Custodian: Chris Bowman; 1999 – Early 2000s
Eclipse RF19 was the first Couta Boat to be built in Western Australia.
She was built in 1999 by Chris Bowman of Malabar Boatworks, Freemantle, WA which was then located in the historic shipping sheds on Fremantle’s Victoria Quay. Chris is one boatbuilder with a tale to tell. He has self-published two books, including: ‘Me, the boat and a guy named Bob’ that tells a tale of how he learnt to build boats in the Caribbean, under the trees on the beach in Bequia, where he met a guy named Bob whose surname was Dylan. Bob and Chris were partners in Water Pearl, the schooner they built.
Eclipse was designed by Chris to comply with the then Couta Boat regulations. She features a shallow forefoot and a tighter garboard, which gives a slightly shallower quarter buttock rise. She also has a spruce laminated curved gaff. Construction was assisted by Carl Ollivierre who has been involved with Merlin and who has been the cornerstone of all things ‘Couta’ at Royal Freshwater Bay Yacht Club (RFBYC) fleet.
Eclipse’s construction is a splined Huon Pine hull and transom; Queensland Beech decks, Jarrah keel, grown Oak stem with Oregon and Spruce spars. For her first year she featured clear topsides with Endeavour oil finish until the Perth summer sun proved too fierce.
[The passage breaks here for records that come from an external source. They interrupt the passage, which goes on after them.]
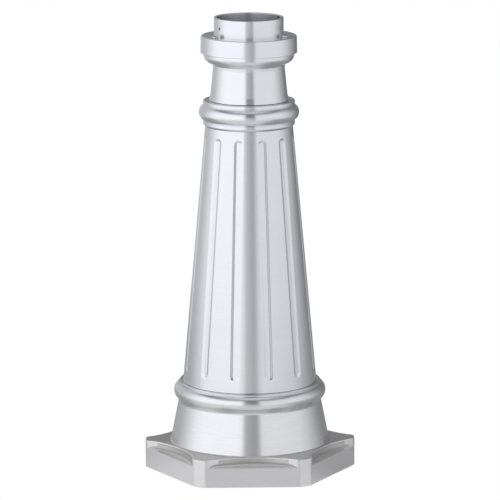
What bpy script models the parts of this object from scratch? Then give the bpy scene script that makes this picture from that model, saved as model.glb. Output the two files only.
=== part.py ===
"""Lamp post base: a cast-aluminium pier mount, 502 mm tall, built as a stack of
turned and cast shells that a central tie rod pulls down onto a steel anchor plate.

Frame: millimetres below, metres in Blender, +Z up. The origin is the middle of the
foot's underside. A flat of the hexagonal foot faces -Y and a corner faces +X.
"""

import math

import bmesh
import bpy

MM = 0.001
GAP = 0.3

# Driving heights, from the underside of the foot
FOOT_LEDGE_Z = 22.5
FOOT_TOP_Z = 30.8
BELL_TOP_Z = 76.4
LOWER_SEAM_Z = 97.5
COLUMN_TOP_Z = 383.0
RING_TOP_Z = 411.0
BOWL_TOP_Z = 463.0
COLLAR_TOP_Z = 482.0
OVERALL_Z = 502.0

# Driving radii
TENON_R = 38.1
TENON_WALL = 3.5
COLLAR_R = 53.0
NECK_R = 39.3
RING_R = 55.0
LOWER_TORUS_R = 83.9
COLUMN_FOOT_R = 73.8
COLUMN_TAPER = 0.0900
BELL_FOOT_R = 87.7
BELL_TAPER = 0.194
CASTING_WALL = 5.0

# Hexagonal foot
FACE_APOTHEM = 103.7
CORNER_R = 116.1
SCALLOP_DEPTH = 12.3
SCALLOP_HALF = 49.0
LIP_R = 3.0
COVE_R = 4.5
FOOT_WALL = 6.0
RIM_WIDTH = 11.0
GASKET_WIDTH = 3.4
GASKET_DEEP = 2.6

# Flutes
FLUTE_COUNT = 12
FLUTE_HALF = 4.9
FLUTE_DEEP = 1.2
FLUTE_FLOOR = 0.45
FLUTE_LOW_Z = 110.5
FLUTE_HIGH_Z = 373.3

# Joints between the castings
SPIGOT_R = 67.3
SPIGOT_LONG = 12.0
RING_BORE = 38.0
PIN_R = 2.0
PIN_ANGLE = 90.0

# Tie rod and its hardware, 3/8 in
ROD_R = 4.76
NUT_FLAT = 14.3
NUT_HIGH = 8.3
BAR_Z = 452.0
BAR_THICK = 5.0
BAR_HALF = 38.5
BAR_WIDE = 22.0

# Fixing screws of the collar and tenon
SCREW_ANGLES = {"left": -148.0, "right": -28.0, "rear": 92.0}
SCREW_PITCH_R = 43.5
SCREW_R = 2.0
SCREW_HOLE_R = 2.35
TENON_HOLE_R = 1.75
TENON_HOLE_Z = 492.0

# Anchor plate
PLATE_R = 76.0
PLATE_THICK = 6.4
PLATE_Z = 0.4
WIRE_HOLE = (0.0, -34.0, 12.0)
SLOT_PITCH_R = 57.15
SLOT_R = 5.5
SLOT_HALF = 7.0
GROUND_AT = (34.0, 0.0)

ROUND = 40


def clear_scene():
    """Remove every object, so that the file holds this part only."""
    for obj in list(bpy.data.objects):
        bpy.data.objects.remove(obj, do_unlink=True)


def material(name, colour, metallic, roughness):
    """A plain Principled material in linear colour."""
    made = bpy.data.materials.new(name)
    made.use_nodes = True
    shader = made.node_tree.nodes["Principled BSDF"]
    shader.inputs["Base Color"].default_value = (*colour, 1.0)
    shader.inputs["Metallic"].default_value = metallic
    shader.inputs["Roughness"].default_value = roughness
    made.diffuse_color = (*colour, 1.0)
    return made


def finish(bm, name, dressed):
    """Turn a bmesh in millimetres into a named, shaded object in metres."""
    bmesh.ops.scale(bm, vec=(MM, MM, MM), verts=bm.verts)
    bmesh.ops.recalc_face_normals(bm, faces=bm.faces)
    mesh = bpy.data.meshes.new(name)
    bm.to_mesh(mesh)
    bm.free()
    mesh.shade_smooth()
    mesh.set_sharp_from_angle(angle=math.radians(28))
    mesh.materials.append(dressed)
    obj = bpy.data.objects.new(name, mesh)
    bpy.context.scene.collection.objects.link(obj)
    return obj


def polar(radius, degrees, z):
    """A point from its radius, its angle from +X and its height."""
    turn = math.radians(degrees)
    return (radius * math.cos(turn), radius * math.sin(turn), z)


def loft(name, rows, dressed):
    """Join closed rows of points, the last row to the first, into a ring-shaped shell."""
    bm = bmesh.new()
    grid = [[bm.verts.new(point) for point in row] for row in rows]
    for low, high in zip(grid, grid[1:] + grid[:1]):
        for i in range(len(low)):
            j = (i + 1) % len(low)
            bm.faces.new((low[i], low[j], high[j], high[i]))
    return finish(bm, name, dressed)


def turned(name, outline, dressed, sides=ROUND, centre=(0.0, 0.0)):
    """Turn a closed outline of (radius, z) about a vertical axis, leaving its bore open."""
    rows = []
    for radius, z in outline:
        ring = [polar(radius, 360.0 * i / sides, z) for i in range(sides)]
        rows.append([(x + centre[0], y + centre[1], height) for x, y, height in ring])
    return loft(name, rows, dressed)


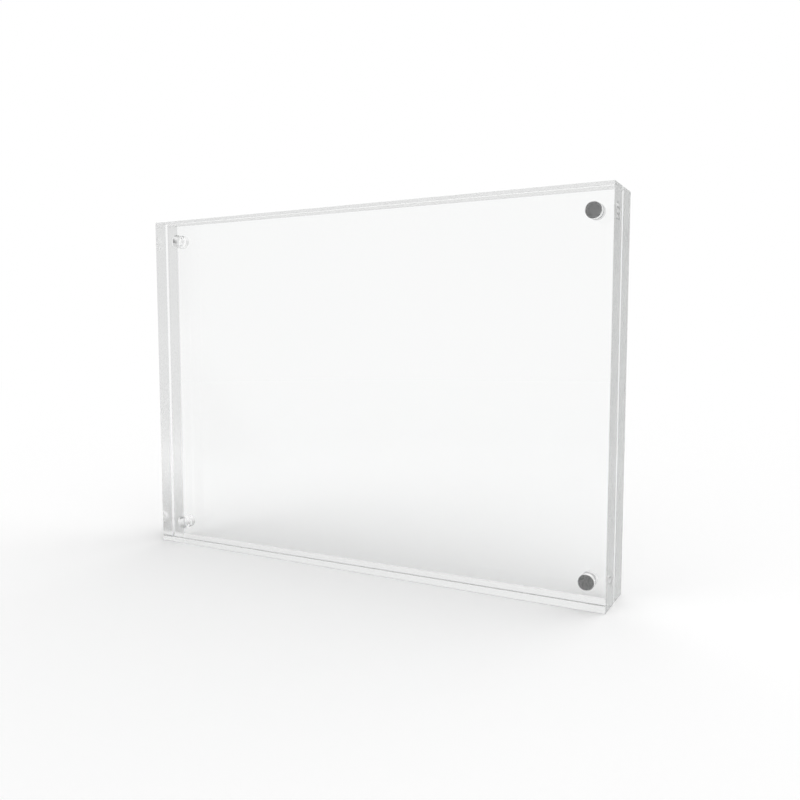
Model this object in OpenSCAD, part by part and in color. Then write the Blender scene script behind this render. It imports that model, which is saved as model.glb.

Custodians: John Leggo and Gus Simpson; Early 2000s – 2006
Not long after her construction, Eclipse was sold by her owner to finance a second Couta Boat build, Roulette. Her new owners were John Leggo and Gus Simpson.
Custodians: Allister Inglis and Jim Wilshire; 2006 – Present
In 2006 Eclipse was purchased by Allister Inglis and Jim Wilshire, who decided they needed a boat to go twilight sailing on, with a beer or two. After winning the inaugural Around Rottnest Race a couple of months later, they caught the racing bug and in Jim’s words;
Started the slippery slope of competitive yacht racing.
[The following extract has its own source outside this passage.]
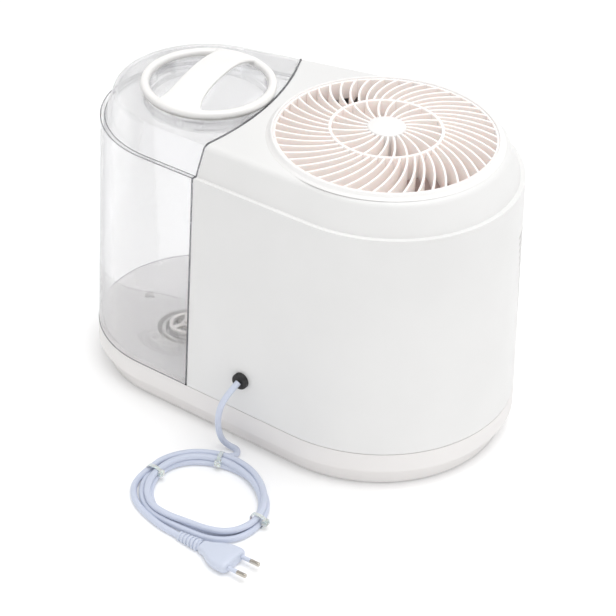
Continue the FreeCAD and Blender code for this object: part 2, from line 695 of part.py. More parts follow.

Eclipse has been updated over time with a new rudder, an enclosed prop aperture, modern deck gear, and a cut down centre-plate.
After winning the inaugural WA State Championships, it seemed like a good idea to truck Eclipse across the Nullarbor Desert to compete in the 2017 Nationals at the Sydney Couta Week. Eclipse became the first Couta Boat to sail in both the Indian and Pacific Oceans, travelling the furthest distance east and west.
Journey across the Nullarbor:
Eclipse, however, arrived at the end of her journey as a rudderless and very leaky boat. She survived the Nullarbor leg but met some misfortune between Bordertown in South Australia and Horsham in Victoria. As soon as the trucking company realised the rudder had shaken loose, they sent someone to drive back three hours and found the spot on the road where it came off, but couldn’t find the rudder. But all was not lost, as Jim reflected:
It’s typical of the sailing fraternity. Our Couta Boat mates rallied to assist and made headlines in the online Sail World magazine.
Whilst a few owners offered their spare rudders, Sorrento boatbuilder, Tim Phillips, came to their rescue by supplying a standard blank rudder to be faired and shaped to suit. As a result, Eclipse was ready to compete in the Nationals with a new state-of-the-art rudder.
Eastern States Connections:
After the Nationals, Jim and Allister elected to return to the West via a detour to Sorrento, Victoria, where they took on the Division 1 Couta Boat fleet in the Portsea Cup. It was these close connections that led them to an enthusiastic purchase of Southerly C2008, and more ‘couta mania’.
Notwithstanding, Eclipse remains the home-based boat and is penned at RFBYC. She is sailed throughout the summer, while Southerly is sailed when her owners can manage the time to fly east.